E a casa onde eu cresci e morei a maior parte da minha vida que estava desabitada, fechada e vazia, começou a tornar-se uma opção cada vez mais atraente. Afinal, desejar privacidade e espaço sem incomodar ninguém e ter uma casa da família vazia e disponível pareciam questões complementares. A mesma casa onde cresci, a mesma casa por onde brinquei, andei e aprendi. Vazia. Sem os móveis antigos, sem as plantas da minha mãe, sem o carro do meu pai na garagem.

O problema era estar novamente no lugar que foi cenário de tantas alegrias, momentos inestimáveis, memórias eternas, mas também muita dor, lágrimas e perdas irreparáveis. As mesmas paredes que me viram como filha, me receberem como mãe.

Agora eu estou aqui e ao olhar pela mesma janela, do quarto que volta a ser meu, vejo meu filho brincando no quintal. Quintal que meu pai azulejou, quintal que minha mãe lavava de mangueira.

E, ao olhar para a casa, para suas formas e detalhes, seu teto irregular e o móvel do banheiro que permanece o mesmo, enxergo o motivo de estar, faz sentido pra mim, e toda aquela sensação de fracasso que acompanha inconscientemente o ato de voltar, seja por necessidade ou por desejo, se desfaz numa nuvem etérea de compreensão.

E vejo que em nada se relaciona com fracasso de qualquer tipo.
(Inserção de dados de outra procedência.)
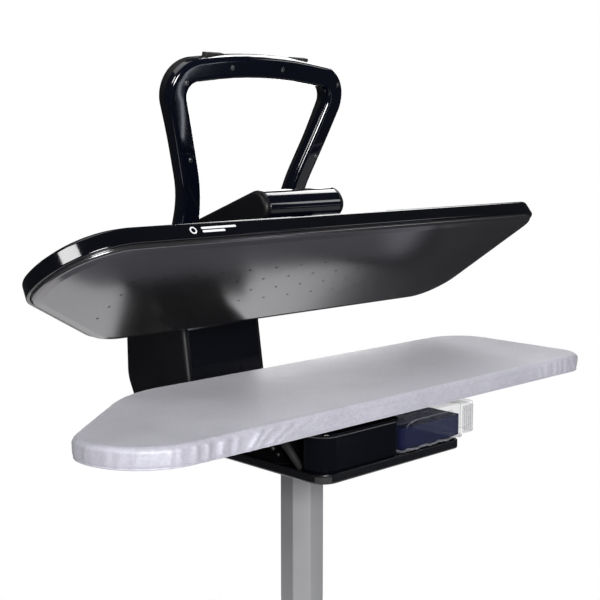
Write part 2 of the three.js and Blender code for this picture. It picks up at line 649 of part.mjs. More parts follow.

Só percebi que quando vamos, não desejamos o regresso. A vida nos parece linear, sempre em frente, às vezes um leve desvio, uma curva, mas nunca um retorno. Mas as coisas não são assim, na verdade as coisas não são de jeito nenhum. As coisas estão, num dado instante, e em seguida mudam, para provar que o controle é uma ilusão.

Por fim, a mesma casa que me fez entender que era preciso partir, que era preciso ir em busca de mim, correr para ver outros pedaços de mundo, assimilar outros lugares como lar, me ensina sem dizer palavra que às vezes é preciso voltar e olhar o passado com mais empatia, com mais carinho, e agradecer por poder observar os detalhes que ficaram pelo caminho.